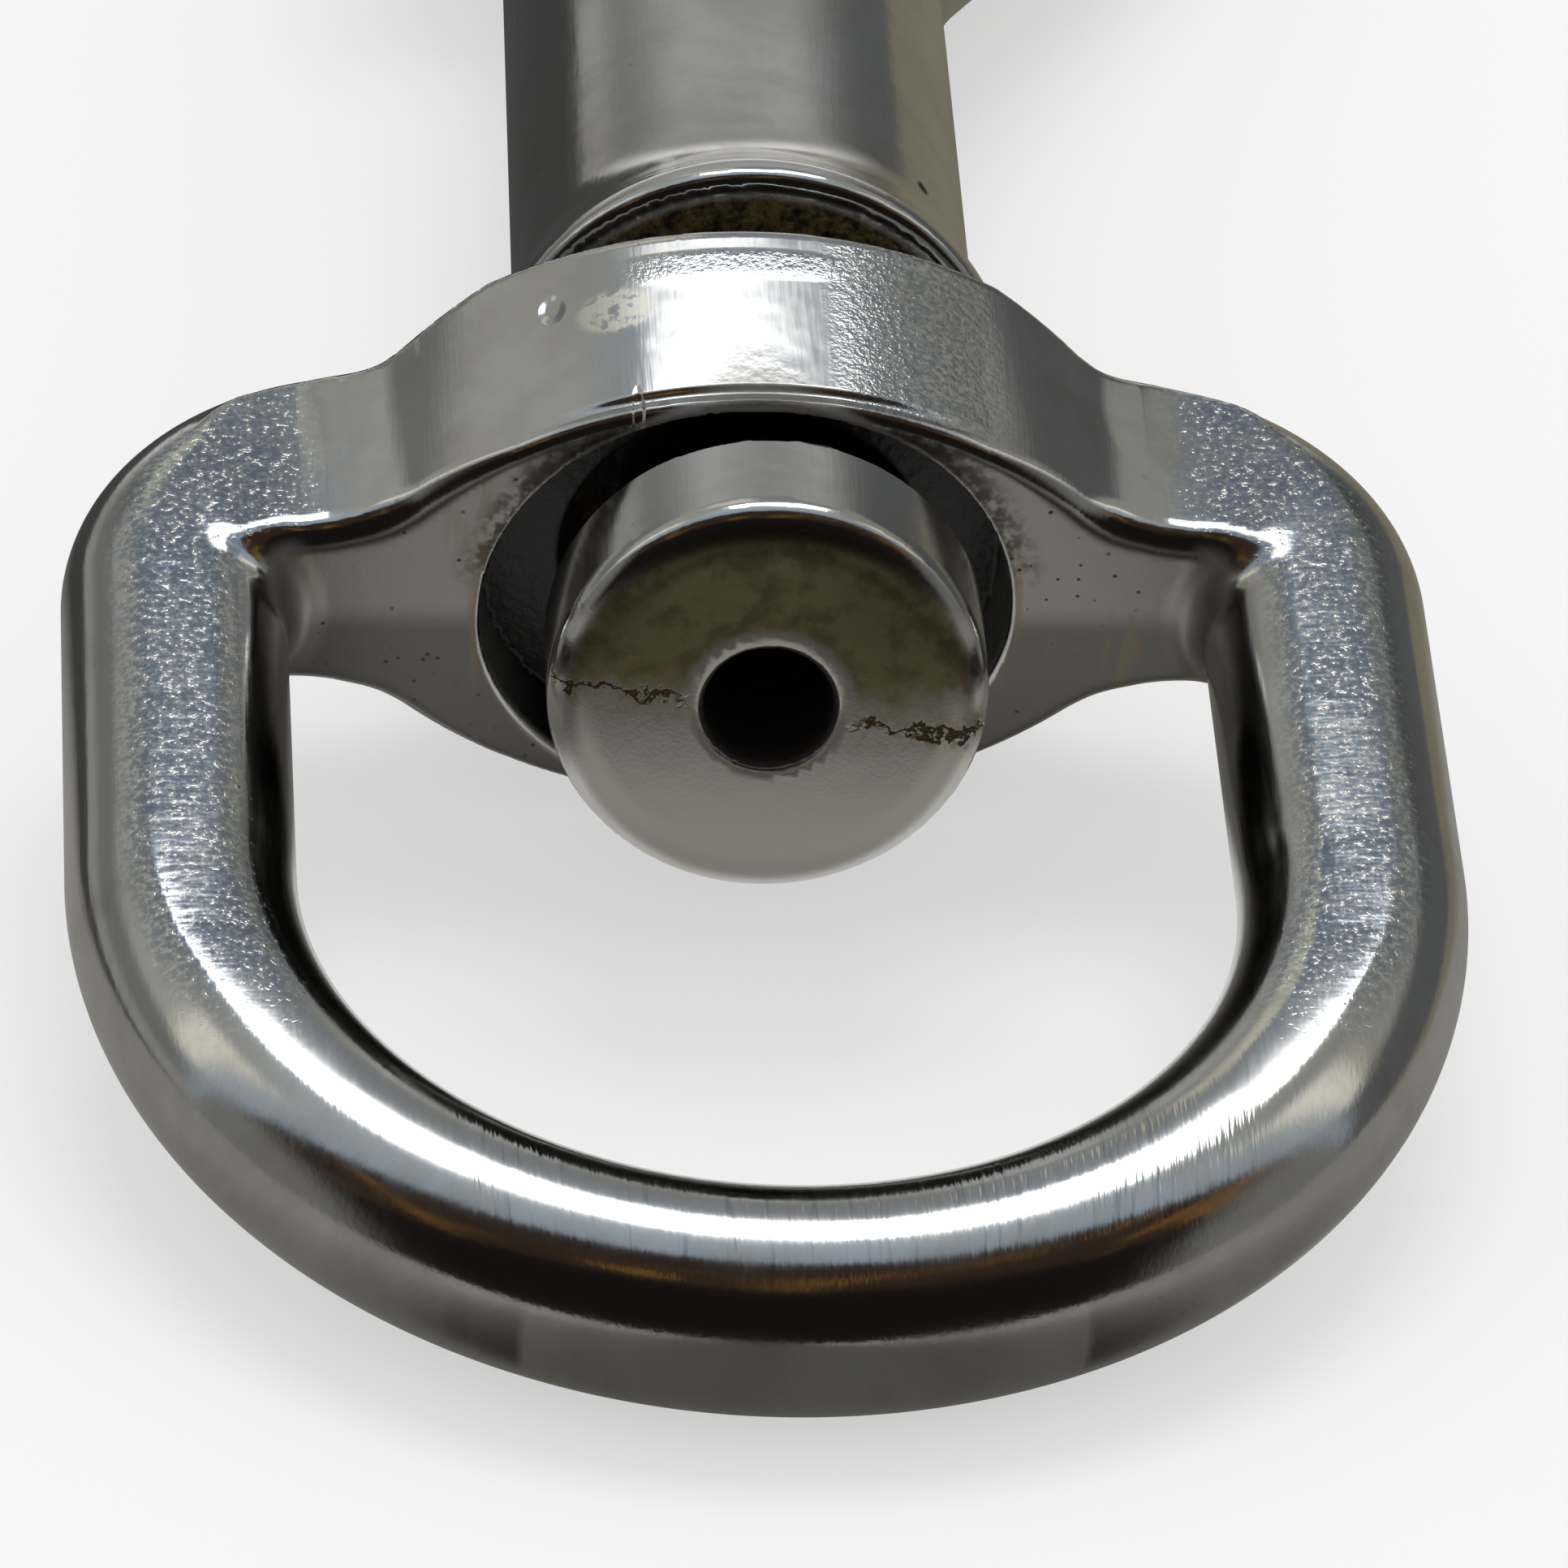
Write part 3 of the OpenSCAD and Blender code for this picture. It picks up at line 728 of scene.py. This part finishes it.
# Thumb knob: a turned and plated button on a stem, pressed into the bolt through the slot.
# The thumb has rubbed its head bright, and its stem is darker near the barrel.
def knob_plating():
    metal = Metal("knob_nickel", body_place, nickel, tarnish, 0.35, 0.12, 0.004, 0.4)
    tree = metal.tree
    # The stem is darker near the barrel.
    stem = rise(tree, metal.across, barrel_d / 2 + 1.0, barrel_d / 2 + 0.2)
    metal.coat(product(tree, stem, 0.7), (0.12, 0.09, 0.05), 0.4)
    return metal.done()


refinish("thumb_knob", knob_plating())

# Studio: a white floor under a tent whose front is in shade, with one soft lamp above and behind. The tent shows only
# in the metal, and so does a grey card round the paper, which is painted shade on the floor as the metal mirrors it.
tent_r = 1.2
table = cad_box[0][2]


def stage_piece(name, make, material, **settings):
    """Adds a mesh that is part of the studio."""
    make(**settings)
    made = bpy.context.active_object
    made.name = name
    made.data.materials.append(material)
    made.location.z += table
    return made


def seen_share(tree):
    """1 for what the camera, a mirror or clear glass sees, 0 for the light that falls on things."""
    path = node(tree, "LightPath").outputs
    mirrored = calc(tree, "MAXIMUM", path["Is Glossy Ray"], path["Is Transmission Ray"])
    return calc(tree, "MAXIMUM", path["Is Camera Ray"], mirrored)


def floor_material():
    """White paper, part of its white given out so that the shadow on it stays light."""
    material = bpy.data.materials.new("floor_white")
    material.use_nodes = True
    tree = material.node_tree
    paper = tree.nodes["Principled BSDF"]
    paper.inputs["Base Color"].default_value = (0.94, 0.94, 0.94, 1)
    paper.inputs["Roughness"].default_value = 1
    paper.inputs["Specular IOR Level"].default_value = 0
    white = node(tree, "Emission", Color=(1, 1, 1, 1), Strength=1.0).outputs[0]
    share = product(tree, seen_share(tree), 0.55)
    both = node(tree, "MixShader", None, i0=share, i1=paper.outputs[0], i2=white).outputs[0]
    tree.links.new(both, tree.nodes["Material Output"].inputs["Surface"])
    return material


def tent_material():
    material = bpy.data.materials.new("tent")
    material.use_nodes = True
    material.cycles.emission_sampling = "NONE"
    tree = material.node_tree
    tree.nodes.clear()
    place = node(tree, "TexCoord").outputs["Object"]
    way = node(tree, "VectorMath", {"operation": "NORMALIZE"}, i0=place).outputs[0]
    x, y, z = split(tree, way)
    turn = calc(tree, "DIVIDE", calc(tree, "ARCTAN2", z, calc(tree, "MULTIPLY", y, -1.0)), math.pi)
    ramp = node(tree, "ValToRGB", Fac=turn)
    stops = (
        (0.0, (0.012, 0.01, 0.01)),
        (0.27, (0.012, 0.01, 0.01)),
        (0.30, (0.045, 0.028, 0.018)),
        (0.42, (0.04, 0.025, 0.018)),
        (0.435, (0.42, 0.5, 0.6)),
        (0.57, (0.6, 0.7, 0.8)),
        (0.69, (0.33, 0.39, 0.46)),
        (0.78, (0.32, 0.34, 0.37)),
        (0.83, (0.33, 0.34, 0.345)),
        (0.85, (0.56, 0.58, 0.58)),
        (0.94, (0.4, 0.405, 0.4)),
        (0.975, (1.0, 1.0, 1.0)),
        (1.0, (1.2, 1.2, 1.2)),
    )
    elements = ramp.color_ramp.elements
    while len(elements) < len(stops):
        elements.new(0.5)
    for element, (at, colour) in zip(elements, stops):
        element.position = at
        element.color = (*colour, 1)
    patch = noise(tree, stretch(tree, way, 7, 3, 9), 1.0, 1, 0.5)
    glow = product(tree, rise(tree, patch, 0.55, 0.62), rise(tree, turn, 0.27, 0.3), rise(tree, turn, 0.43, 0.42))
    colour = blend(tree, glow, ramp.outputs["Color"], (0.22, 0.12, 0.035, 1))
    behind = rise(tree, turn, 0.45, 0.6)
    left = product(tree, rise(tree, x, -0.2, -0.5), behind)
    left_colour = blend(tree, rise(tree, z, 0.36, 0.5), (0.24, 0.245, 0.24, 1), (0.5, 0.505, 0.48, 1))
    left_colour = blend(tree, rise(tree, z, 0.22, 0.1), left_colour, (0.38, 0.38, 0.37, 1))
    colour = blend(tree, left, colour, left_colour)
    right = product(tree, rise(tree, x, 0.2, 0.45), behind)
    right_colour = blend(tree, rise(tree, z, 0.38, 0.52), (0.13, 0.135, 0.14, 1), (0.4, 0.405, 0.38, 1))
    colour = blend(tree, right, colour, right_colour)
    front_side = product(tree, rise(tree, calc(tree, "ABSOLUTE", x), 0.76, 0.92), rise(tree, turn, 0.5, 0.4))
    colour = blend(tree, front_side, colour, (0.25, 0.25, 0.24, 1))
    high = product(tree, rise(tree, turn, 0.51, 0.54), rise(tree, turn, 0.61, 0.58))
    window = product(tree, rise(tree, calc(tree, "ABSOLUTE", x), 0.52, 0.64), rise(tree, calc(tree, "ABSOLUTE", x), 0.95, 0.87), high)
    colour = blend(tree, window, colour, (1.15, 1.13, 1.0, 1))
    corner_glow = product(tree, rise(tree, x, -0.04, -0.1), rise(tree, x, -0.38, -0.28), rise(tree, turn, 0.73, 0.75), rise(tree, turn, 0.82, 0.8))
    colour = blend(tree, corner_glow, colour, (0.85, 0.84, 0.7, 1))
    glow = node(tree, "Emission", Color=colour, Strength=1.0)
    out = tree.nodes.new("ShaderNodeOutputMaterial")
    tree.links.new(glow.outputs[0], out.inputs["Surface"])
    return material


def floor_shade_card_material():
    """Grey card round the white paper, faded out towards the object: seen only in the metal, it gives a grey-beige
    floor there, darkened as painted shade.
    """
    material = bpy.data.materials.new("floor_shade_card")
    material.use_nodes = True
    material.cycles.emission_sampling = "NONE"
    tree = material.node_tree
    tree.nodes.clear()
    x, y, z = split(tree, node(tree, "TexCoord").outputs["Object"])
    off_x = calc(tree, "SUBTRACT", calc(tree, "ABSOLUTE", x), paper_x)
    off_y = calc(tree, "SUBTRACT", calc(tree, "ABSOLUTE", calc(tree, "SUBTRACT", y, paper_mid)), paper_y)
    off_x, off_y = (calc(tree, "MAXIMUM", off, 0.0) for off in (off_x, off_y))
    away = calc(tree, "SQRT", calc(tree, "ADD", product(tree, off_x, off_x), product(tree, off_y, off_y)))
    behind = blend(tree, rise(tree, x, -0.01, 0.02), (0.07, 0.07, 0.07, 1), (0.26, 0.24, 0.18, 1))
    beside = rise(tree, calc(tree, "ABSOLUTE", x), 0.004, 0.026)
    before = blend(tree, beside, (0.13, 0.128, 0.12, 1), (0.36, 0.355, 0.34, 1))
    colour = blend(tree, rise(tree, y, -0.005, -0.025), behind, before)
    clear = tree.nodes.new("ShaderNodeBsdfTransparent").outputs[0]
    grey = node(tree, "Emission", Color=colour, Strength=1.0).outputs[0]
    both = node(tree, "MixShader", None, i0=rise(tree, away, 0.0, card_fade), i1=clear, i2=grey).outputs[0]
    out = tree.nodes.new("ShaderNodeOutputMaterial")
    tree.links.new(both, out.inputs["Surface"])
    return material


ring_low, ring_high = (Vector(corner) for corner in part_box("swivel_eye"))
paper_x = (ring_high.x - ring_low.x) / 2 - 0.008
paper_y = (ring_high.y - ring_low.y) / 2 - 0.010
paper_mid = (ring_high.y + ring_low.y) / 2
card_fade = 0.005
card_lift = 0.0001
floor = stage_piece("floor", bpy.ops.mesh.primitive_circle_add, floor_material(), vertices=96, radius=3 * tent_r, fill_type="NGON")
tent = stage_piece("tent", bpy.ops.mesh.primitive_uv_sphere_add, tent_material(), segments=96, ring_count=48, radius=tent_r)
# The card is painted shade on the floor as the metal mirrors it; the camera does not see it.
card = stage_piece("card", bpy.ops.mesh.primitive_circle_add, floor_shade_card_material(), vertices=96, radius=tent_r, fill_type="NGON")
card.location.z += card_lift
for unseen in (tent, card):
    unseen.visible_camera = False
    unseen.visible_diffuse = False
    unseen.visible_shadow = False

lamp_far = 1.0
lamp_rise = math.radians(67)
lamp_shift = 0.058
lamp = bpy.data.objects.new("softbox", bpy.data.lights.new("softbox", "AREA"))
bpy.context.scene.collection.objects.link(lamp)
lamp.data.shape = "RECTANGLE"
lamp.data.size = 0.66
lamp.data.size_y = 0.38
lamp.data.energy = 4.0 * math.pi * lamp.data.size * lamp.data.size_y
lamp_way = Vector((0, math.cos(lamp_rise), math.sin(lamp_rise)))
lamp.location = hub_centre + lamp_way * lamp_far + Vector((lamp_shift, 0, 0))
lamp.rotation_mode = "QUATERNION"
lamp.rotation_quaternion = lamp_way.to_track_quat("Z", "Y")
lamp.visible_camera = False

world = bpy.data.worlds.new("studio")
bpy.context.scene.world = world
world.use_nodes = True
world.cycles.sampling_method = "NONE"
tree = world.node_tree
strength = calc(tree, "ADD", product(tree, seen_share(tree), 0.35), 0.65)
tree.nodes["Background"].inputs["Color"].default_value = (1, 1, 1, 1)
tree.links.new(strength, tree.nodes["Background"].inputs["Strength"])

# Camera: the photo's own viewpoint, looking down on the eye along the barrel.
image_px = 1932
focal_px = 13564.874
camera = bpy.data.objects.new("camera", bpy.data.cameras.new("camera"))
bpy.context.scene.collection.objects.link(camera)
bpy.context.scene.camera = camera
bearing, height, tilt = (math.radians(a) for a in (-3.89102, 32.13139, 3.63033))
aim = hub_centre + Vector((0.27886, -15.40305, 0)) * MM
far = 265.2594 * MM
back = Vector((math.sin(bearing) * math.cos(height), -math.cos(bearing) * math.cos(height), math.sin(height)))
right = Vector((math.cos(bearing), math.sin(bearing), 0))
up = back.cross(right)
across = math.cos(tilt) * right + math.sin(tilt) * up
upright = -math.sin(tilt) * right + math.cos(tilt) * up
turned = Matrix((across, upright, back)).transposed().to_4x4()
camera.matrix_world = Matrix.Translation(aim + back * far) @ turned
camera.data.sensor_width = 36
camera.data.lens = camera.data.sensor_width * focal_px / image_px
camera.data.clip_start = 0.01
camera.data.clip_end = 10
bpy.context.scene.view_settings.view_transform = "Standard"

══════════

» **Task goal**: Set down, exactly as written, each line of the data from its opening line through the one containing "return metal.done()". Output nothing more.

» **The result**:
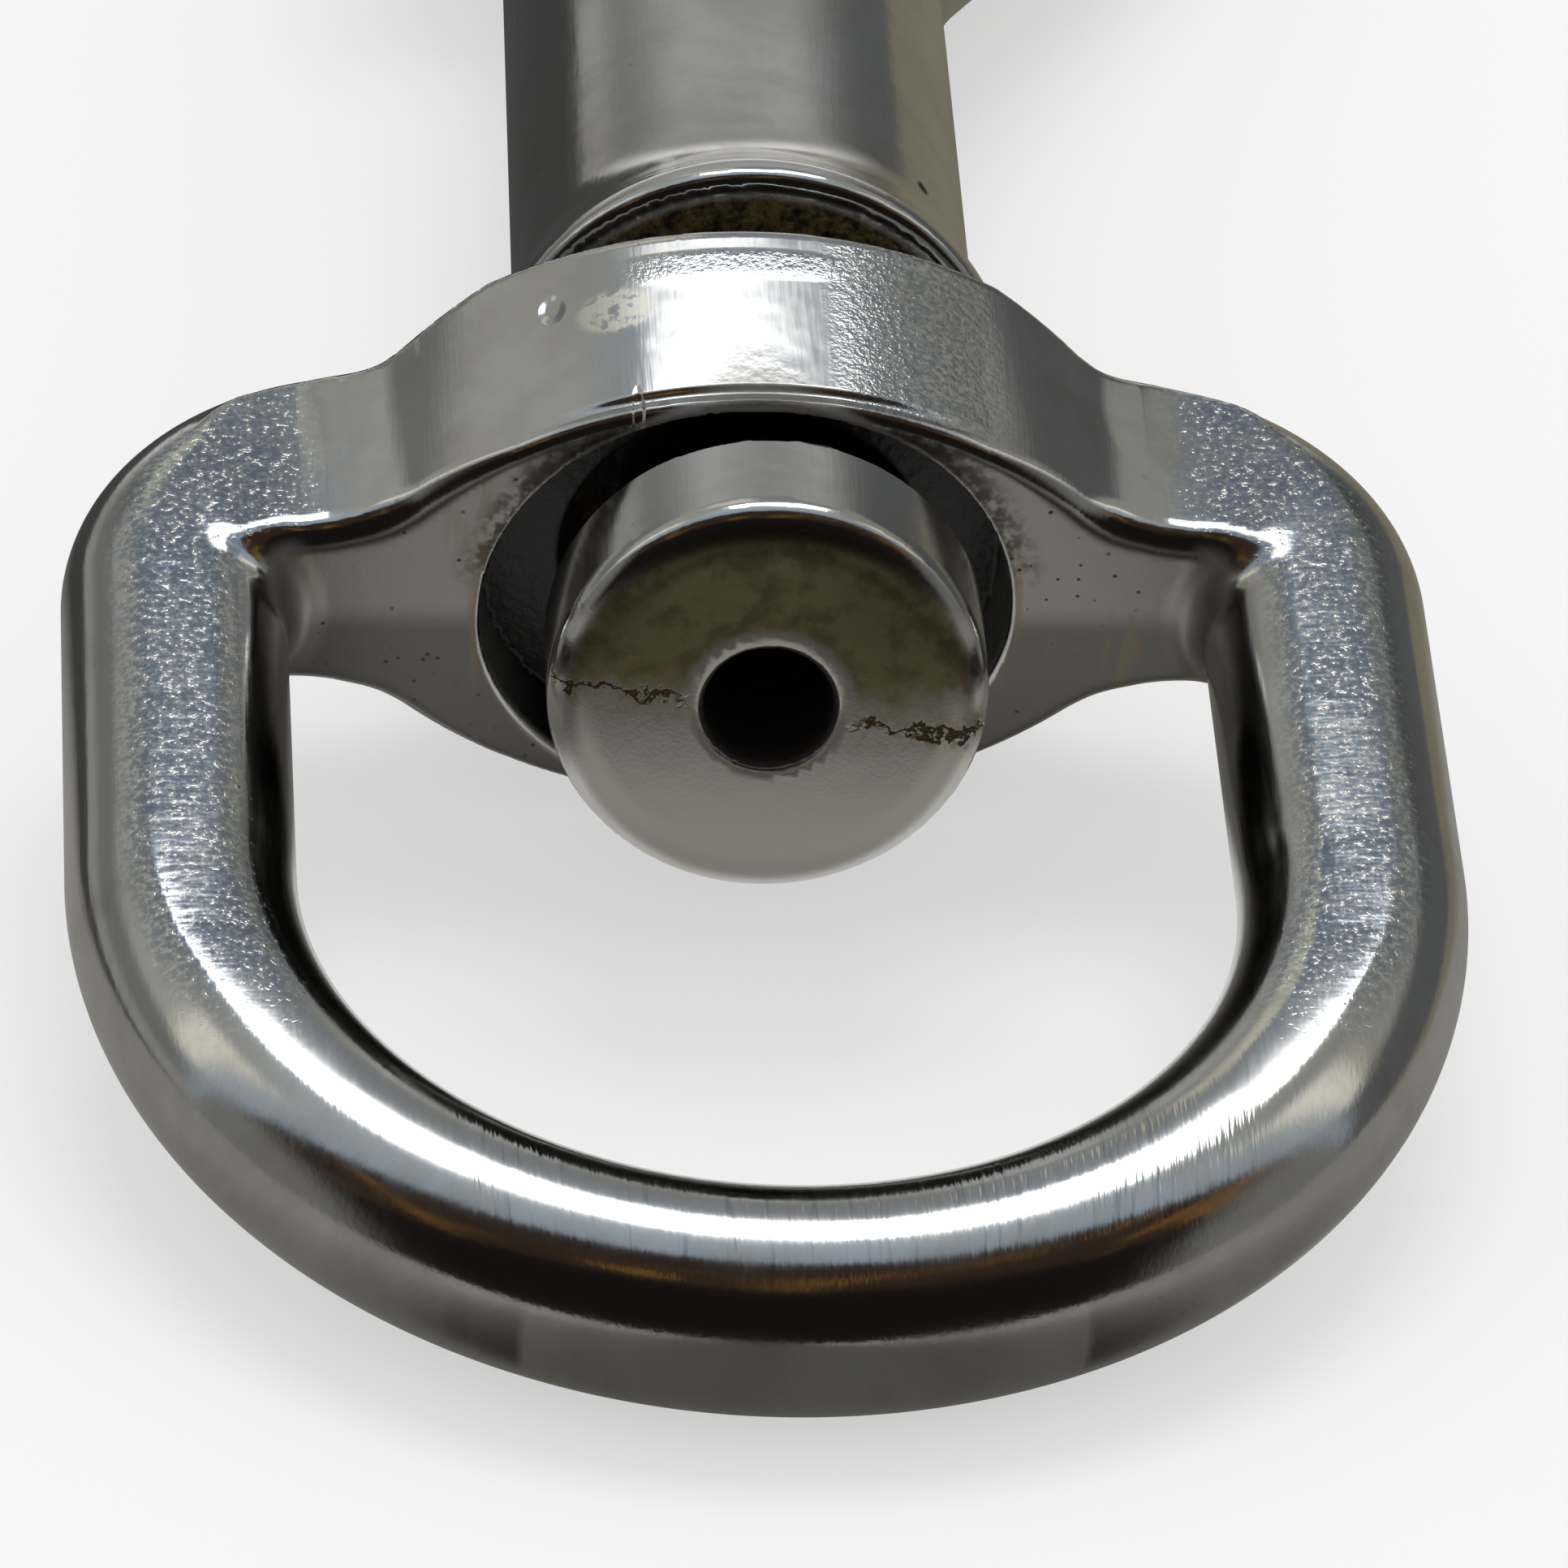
Write part 3 of the OpenSCAD and Blender code for this picture. It picks up at line 728 of scene.py. This part finishes it.
# Thumb knob: a turned and plated button on a stem, pressed into the bolt through the slot.
# The thumb has rubbed its head bright, and its stem is darker near the barrel.
def knob_plating():
    metal = Metal("knob_nickel", body_place, nickel, tarnish, 0.35, 0.12, 0.004, 0.4)
    tree = metal.tree
    # The stem is darker near the barrel.
    stem = rise(tree, metal.across, barrel_d / 2 + 1.0, barrel_d / 2 + 0.2)
    metal.coat(product(tree, stem, 0.7), (0.12, 0.09, 0.05), 0.4)
    return metal.done()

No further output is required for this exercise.